§ **Challenge**
Among the lines of these entries, how many hold the word "between"? State only the number.

++++ Data ++++

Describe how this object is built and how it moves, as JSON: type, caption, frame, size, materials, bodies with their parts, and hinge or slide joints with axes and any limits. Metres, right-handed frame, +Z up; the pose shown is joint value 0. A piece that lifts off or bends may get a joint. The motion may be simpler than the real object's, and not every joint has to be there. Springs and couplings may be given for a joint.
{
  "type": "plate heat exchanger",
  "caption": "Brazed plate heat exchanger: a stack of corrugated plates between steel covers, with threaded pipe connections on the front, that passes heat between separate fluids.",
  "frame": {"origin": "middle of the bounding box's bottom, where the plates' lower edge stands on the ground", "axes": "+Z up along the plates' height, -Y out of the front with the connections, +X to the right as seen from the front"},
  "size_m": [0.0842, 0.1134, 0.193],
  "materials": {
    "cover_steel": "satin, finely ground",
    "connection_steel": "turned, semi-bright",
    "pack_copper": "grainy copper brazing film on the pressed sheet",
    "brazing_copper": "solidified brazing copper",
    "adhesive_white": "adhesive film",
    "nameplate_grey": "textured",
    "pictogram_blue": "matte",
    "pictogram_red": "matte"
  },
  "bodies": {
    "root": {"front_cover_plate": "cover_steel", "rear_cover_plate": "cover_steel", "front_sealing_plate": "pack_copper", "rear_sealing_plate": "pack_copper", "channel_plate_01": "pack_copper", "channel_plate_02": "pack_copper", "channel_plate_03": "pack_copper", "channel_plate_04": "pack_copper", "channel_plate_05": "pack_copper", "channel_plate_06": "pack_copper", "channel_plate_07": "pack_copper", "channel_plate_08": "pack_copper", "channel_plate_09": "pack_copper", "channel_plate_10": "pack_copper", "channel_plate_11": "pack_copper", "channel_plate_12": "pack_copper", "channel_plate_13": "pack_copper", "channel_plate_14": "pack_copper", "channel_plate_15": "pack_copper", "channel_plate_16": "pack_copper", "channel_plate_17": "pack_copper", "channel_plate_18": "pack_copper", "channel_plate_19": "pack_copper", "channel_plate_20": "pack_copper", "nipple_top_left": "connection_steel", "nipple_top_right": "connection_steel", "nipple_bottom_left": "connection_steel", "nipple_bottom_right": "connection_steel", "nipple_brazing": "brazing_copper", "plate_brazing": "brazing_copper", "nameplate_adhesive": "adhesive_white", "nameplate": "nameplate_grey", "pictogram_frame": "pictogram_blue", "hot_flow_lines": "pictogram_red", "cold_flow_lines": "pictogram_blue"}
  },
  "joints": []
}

++++
++++ Data ++++

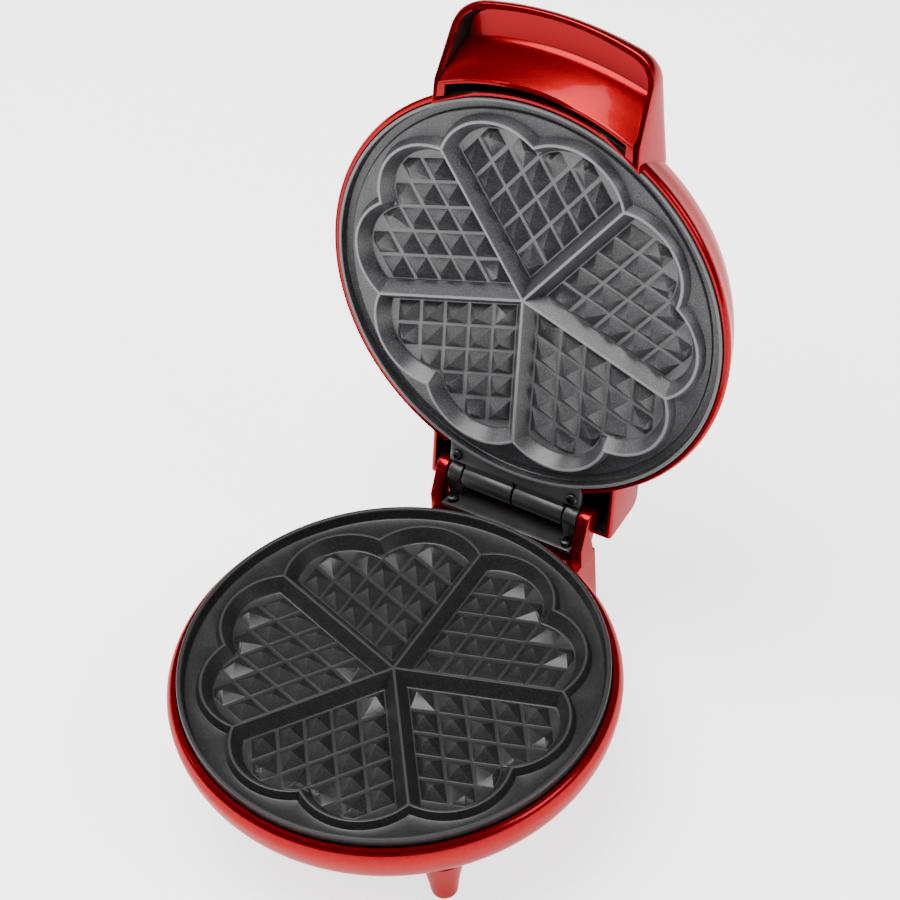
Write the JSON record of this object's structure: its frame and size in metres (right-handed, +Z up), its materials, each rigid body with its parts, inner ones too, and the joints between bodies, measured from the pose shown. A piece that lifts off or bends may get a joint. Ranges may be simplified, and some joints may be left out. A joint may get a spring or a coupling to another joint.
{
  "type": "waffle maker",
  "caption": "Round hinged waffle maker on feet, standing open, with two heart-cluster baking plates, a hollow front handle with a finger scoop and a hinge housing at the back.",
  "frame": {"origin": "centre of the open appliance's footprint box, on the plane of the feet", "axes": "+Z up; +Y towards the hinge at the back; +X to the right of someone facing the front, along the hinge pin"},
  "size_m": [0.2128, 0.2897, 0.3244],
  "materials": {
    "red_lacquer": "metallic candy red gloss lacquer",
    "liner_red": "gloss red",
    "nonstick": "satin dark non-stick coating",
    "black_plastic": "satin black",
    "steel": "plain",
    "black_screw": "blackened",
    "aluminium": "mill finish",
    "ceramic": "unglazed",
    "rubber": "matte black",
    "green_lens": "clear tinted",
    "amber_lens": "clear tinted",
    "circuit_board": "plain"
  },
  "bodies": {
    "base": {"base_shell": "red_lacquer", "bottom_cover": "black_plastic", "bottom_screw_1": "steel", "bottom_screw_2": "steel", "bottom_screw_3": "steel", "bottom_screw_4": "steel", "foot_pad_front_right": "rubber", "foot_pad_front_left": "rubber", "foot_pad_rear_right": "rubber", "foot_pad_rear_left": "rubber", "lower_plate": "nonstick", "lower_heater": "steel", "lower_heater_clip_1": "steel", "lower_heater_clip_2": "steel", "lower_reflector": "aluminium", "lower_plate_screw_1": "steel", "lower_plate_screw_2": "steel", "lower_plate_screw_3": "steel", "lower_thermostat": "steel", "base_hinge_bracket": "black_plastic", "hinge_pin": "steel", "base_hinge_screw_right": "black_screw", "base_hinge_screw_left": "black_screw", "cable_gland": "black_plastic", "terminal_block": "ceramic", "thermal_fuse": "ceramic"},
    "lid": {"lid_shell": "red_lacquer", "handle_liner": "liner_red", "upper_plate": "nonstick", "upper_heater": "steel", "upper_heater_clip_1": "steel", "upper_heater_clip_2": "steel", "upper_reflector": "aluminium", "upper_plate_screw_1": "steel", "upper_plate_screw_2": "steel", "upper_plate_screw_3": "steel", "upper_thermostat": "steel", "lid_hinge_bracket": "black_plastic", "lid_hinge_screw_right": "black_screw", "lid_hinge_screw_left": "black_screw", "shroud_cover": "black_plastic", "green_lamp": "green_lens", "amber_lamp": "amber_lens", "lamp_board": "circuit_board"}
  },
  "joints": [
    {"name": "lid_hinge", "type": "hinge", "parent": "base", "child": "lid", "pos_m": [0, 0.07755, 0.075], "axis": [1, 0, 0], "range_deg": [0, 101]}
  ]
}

++++

§ **Response**
2